Between Darkness and Light, A Brief Pause
Night in the city appears often in HYE.’s work. But instead of the deep, familiar black we expect, it is led by gently layered fields of color. The atmosphere recalls that in-between hour at the end of the day, when fatigue and thought settle together—neither fully dark nor quite bright. HYE. tries to hold onto this emotional borderland with color, a zone that leans to neither light nor shadow.
Because of that, her paintings do not simply fall into gloom, nor do they slide into easy comfort. The tiredness that builds as you move through the city, the affection that still remains for it, the sense of powerlessness you can’t quite shake—these feelings mingle within a single frame. As you follow the stacked layers of color, you may find yourself remembering similar emotions you’ve been carrying. In passing through her work, you also pass through a “state of mind not yet clearly named” that HYE. has chosen to stay with rather than resolve.

A Heart Carried by Buildings and Windows
Human figures never appear in HYE.’s paintings. Yet the longer you look, the more you sense that someone has been there. Instead of a face, you notice the tilt of a building, the direction of a narrow street, the faint light filtering through a window. These signs suggest the subject of the feeling, and the cityscape slowly becomes a stand-in for one person’s body and mind.

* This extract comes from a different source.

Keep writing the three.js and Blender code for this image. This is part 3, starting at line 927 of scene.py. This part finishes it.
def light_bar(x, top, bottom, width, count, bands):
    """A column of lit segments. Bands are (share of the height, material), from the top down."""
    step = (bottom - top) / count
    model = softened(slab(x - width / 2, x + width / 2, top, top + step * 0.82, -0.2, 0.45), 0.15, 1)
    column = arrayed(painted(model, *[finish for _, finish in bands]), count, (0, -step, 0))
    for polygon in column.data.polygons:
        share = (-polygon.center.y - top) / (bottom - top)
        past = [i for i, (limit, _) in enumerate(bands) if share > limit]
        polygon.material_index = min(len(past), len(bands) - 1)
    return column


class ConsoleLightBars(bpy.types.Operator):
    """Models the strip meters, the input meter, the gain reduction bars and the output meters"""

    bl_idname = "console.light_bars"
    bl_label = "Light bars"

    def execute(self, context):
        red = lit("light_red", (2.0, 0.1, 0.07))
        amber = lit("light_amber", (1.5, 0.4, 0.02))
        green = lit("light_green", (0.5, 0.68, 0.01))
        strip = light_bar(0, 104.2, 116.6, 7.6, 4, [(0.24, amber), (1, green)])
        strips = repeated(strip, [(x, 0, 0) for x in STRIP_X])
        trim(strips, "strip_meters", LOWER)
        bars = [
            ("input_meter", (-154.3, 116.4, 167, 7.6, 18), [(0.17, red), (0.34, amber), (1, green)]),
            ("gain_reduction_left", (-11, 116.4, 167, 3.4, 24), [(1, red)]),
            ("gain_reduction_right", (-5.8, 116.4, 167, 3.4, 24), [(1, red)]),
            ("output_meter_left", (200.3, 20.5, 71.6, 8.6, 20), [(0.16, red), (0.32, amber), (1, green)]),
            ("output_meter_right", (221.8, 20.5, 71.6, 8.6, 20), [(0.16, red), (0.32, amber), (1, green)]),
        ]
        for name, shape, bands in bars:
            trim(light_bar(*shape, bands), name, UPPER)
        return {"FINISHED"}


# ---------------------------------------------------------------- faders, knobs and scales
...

Buildings that are slightly leaning or softly erased at the edges resemble a façade that looks straight but hides a constantly trembling inside. Light beyond the window feels like a place where someone could stay, or like a room in the heart that has not yet been reached. Whether that light is hope, a fading afterglow, or a possibility just beginning to rise is left open. This open stance—leaving viewers room to fill the gaps with their own experience and language—is one of the defining traits of HYE.’s work.

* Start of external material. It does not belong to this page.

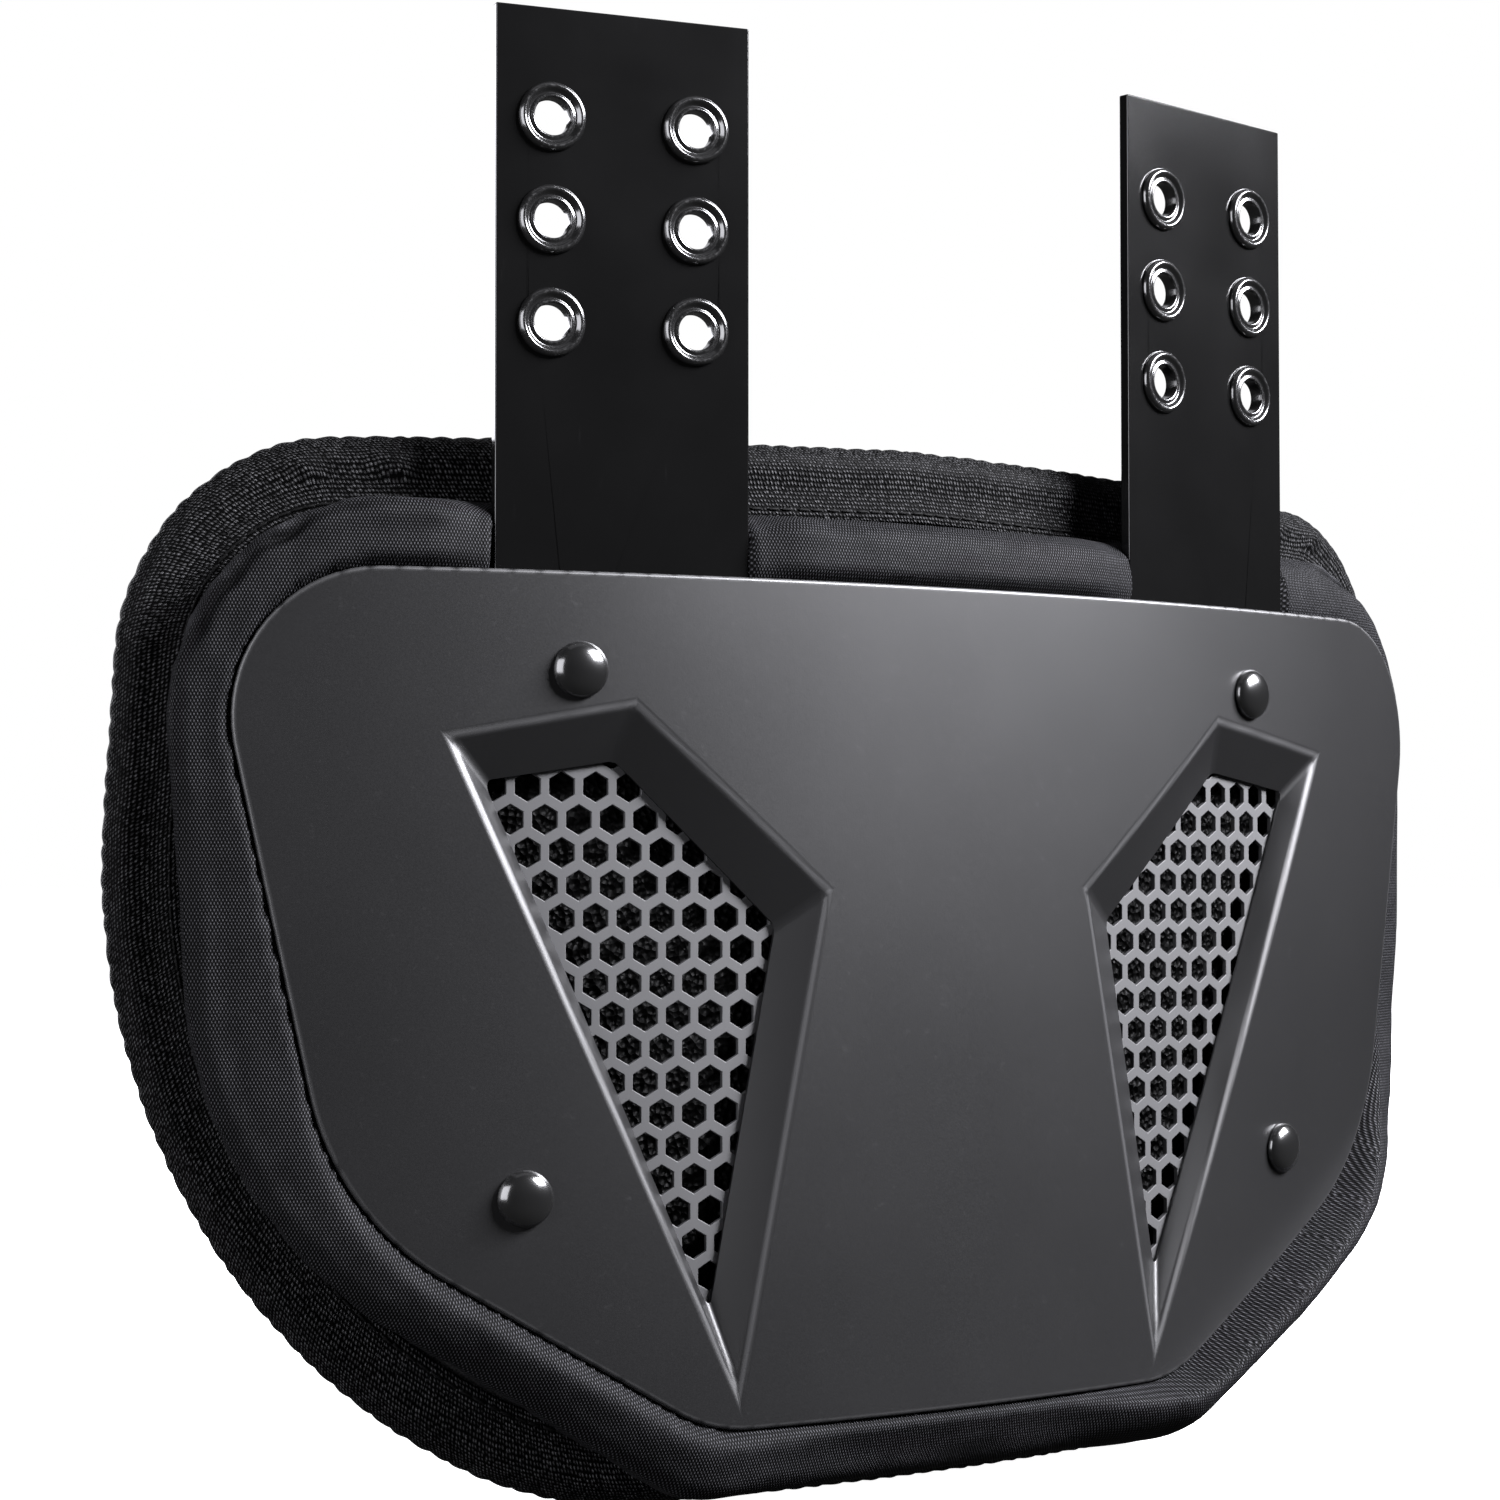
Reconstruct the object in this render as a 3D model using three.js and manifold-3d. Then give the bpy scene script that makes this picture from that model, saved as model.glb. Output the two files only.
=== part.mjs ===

A City and a Heart Left Like a Sketch
The city that HYE. paints feels less like a finished result and more like a sketch that is always being drawn and erased. Lines are redrawn, colors stack in layers. Some buildings stand out clearly, while other parts are deliberately allowed to blur and dissolve. The gaps and empty spaces scattered across the canvas read less as leftover margins and more as places that mark moments when emotion has quietly trembled and then paused.
Standing in front of these works, certain questions come almost on their own. Where did I believe I had been standing all this time? What kind of face did the thing I called “reality” actually wear? Is this city I’m looking at just an outside landscape—or is it the structure of my own heart? HYE. is less interested in the conclusion that remains after all confusion has been sorted out than in the moment that still resists clear speech.
In front of her paintings, we trace our own feelings more slowly. We don’t leave with a perfect answer; instead, we leave with room to think again. And perhaps that space itself—the part left like a sketch—is the most realistic form of comfort that helps us get through the day.